Over it’s century-long run, the Peanut Line primarily carried cargo. Anderson Windows in Hudson was a major source of cargo, and there are accounts of it hauling large loads of ice that was used to refrigerate meat cars in South St. Paul.

It also carried passengers, starting in 1982. While the official passenger service would later die down, the train was known to stop and give people a lift to the next town if they needed. The train ride from Hastings to Stillwater and back again was 16 hours, starting around 6 p.m. every weekday. But that was quick compared to the alternative.

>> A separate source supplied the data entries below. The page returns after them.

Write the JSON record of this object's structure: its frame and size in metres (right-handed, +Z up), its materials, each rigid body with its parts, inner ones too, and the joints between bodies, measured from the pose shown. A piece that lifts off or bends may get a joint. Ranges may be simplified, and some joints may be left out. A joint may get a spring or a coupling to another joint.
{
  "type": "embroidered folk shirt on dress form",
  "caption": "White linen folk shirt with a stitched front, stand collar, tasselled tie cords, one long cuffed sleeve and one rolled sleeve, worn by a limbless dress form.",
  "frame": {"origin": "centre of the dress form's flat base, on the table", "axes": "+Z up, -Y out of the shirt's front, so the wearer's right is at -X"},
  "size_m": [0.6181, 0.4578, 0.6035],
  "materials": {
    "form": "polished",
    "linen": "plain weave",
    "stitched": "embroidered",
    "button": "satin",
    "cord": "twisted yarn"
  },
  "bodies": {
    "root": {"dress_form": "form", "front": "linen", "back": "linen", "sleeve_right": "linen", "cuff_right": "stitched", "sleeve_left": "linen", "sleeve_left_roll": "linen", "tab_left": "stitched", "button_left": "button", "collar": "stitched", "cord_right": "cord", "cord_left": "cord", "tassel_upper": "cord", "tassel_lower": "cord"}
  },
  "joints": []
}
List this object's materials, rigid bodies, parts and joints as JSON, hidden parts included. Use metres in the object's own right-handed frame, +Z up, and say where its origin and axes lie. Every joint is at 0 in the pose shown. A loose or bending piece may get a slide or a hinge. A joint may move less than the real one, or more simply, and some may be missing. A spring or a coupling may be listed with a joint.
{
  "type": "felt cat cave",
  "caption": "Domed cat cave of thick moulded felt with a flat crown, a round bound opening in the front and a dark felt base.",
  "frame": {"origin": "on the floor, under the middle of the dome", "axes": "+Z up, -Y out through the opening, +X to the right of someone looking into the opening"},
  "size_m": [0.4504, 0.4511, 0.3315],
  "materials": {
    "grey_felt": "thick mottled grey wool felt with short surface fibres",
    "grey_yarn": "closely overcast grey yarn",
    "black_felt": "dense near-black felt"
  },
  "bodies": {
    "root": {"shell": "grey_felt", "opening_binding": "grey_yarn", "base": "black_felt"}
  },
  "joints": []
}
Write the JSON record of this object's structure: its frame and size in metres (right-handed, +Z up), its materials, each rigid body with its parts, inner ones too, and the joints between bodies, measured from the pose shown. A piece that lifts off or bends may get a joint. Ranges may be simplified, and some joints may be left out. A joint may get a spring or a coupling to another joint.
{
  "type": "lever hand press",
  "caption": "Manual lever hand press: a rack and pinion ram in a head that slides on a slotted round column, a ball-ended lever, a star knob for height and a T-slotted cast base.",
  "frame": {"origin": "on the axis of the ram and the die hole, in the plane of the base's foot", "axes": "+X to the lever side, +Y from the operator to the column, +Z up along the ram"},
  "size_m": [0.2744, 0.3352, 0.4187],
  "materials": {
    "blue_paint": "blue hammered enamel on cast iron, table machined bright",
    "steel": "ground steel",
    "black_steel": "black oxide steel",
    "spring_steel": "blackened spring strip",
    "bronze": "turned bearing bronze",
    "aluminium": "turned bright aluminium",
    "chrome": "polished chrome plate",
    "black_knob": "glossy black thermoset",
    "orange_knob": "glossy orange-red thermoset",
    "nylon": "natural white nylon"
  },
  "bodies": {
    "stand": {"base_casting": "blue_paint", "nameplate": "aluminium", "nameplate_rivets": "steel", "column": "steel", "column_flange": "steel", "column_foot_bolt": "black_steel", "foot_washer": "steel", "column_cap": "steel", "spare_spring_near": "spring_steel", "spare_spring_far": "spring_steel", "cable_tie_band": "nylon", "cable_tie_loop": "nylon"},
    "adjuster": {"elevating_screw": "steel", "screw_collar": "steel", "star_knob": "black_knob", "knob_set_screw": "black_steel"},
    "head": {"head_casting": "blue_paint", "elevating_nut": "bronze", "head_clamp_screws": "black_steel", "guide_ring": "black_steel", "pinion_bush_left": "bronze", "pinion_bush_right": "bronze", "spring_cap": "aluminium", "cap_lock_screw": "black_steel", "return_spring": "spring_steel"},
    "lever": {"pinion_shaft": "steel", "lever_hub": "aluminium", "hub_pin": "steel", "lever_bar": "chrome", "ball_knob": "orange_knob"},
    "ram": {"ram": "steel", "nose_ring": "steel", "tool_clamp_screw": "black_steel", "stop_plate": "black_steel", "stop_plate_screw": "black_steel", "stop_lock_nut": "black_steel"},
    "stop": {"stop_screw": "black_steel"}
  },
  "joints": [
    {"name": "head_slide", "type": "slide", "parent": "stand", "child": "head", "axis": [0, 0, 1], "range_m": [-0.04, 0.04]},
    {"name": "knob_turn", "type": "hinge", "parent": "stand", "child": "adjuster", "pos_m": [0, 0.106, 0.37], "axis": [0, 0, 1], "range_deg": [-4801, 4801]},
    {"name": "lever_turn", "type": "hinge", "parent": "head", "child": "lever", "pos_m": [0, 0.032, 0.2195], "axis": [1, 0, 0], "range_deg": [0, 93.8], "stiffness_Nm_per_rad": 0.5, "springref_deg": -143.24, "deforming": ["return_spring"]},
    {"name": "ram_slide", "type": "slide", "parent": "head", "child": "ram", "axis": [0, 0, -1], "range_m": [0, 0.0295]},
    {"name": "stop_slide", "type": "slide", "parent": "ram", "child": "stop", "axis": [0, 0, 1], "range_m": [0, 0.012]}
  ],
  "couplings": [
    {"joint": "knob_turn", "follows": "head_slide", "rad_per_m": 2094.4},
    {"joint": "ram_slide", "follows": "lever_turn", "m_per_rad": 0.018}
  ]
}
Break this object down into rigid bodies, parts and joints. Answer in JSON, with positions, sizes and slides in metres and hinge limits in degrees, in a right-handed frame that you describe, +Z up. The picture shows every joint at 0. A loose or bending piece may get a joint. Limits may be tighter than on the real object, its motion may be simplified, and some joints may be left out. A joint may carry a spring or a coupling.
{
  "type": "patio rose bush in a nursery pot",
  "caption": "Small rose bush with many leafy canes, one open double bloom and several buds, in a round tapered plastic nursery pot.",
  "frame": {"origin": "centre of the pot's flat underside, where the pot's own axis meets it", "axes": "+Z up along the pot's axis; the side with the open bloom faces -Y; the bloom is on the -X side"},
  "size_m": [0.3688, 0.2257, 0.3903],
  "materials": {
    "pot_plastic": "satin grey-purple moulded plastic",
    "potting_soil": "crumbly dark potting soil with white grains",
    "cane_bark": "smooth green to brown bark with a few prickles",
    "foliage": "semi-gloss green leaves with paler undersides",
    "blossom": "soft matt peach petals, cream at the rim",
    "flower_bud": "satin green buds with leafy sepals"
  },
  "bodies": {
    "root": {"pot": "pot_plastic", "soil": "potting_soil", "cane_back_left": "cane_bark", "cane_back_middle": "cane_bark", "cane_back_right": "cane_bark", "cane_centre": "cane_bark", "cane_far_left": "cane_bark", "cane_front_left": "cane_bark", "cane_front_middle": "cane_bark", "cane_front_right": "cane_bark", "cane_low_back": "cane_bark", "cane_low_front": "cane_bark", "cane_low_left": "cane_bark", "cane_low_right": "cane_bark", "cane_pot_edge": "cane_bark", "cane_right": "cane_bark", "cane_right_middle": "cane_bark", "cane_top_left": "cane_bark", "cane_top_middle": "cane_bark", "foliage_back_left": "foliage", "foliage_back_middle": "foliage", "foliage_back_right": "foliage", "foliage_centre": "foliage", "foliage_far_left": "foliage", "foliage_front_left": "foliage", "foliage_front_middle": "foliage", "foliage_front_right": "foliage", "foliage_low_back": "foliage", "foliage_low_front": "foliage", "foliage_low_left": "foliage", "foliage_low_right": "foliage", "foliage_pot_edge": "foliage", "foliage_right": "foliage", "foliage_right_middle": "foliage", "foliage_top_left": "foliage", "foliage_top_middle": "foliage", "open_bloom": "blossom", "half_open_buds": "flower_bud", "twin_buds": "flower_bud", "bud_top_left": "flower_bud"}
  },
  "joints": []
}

A trip from Hastings to Stillwater by horse and buggy took two days.

What makes the Peanut Line special wasn’t its cargo or its makeup. What made it special was the people.

Throughout its use, the line was operated by just a handful of people. In the early days it was Wes Kelley, Chuck Nolan, Louie Dodge, Bob Dodge and Buzz Peterson. Later, Dodge and Peterson had Jack Godfrey and Frank Quitter on the crew. When the Peanut Line made its last run in 1978, it was train master William DeGidioi, brakeman Stee Seleski, conductor John Godfrey, engineer N.C. Schnell and brakeman Ken Lindala that said goodbye to the local legacy.

All along the route, residents knew the trainmen. A June 1960 newspaper article reads, “Once St. Croix Beach woman has never failed to greet the crewmen while another has never missed flashing her porch light in acknowledgement.”

In “City on Seven Hills – Columns of Oliver Towne” by Gareth Hiebert, the author writes that the railroad crew knew every foot of ground along the line and the names of all the people who lived on either side of the track.

The nickname “the Peanut Line” is said to have come from an old engineer who had the habit of wrapping peanuts and candy in newspaper and tossing the bundles to waiting children as the train passed by.

The railroad hasn’t run since Sept. 14, 1978. But some remnants of the line can still be found.

Part of the trail system in Afton State Park runs on the old railroad bed. Proposals have been made for a trail linking the Hastings bridge to the Prescott bridge, utilizing the abandoned Peanut Line route. It’s also a likely route for the proposed St. Croix Valley Regional Trail, which would link pedestrians and cyclists in Hastings to Afton and, eventually, Stillwater and possibly Superior.

The information for this article was gathered from old local newspaper clippings collected by the Hastings Pioneer Room.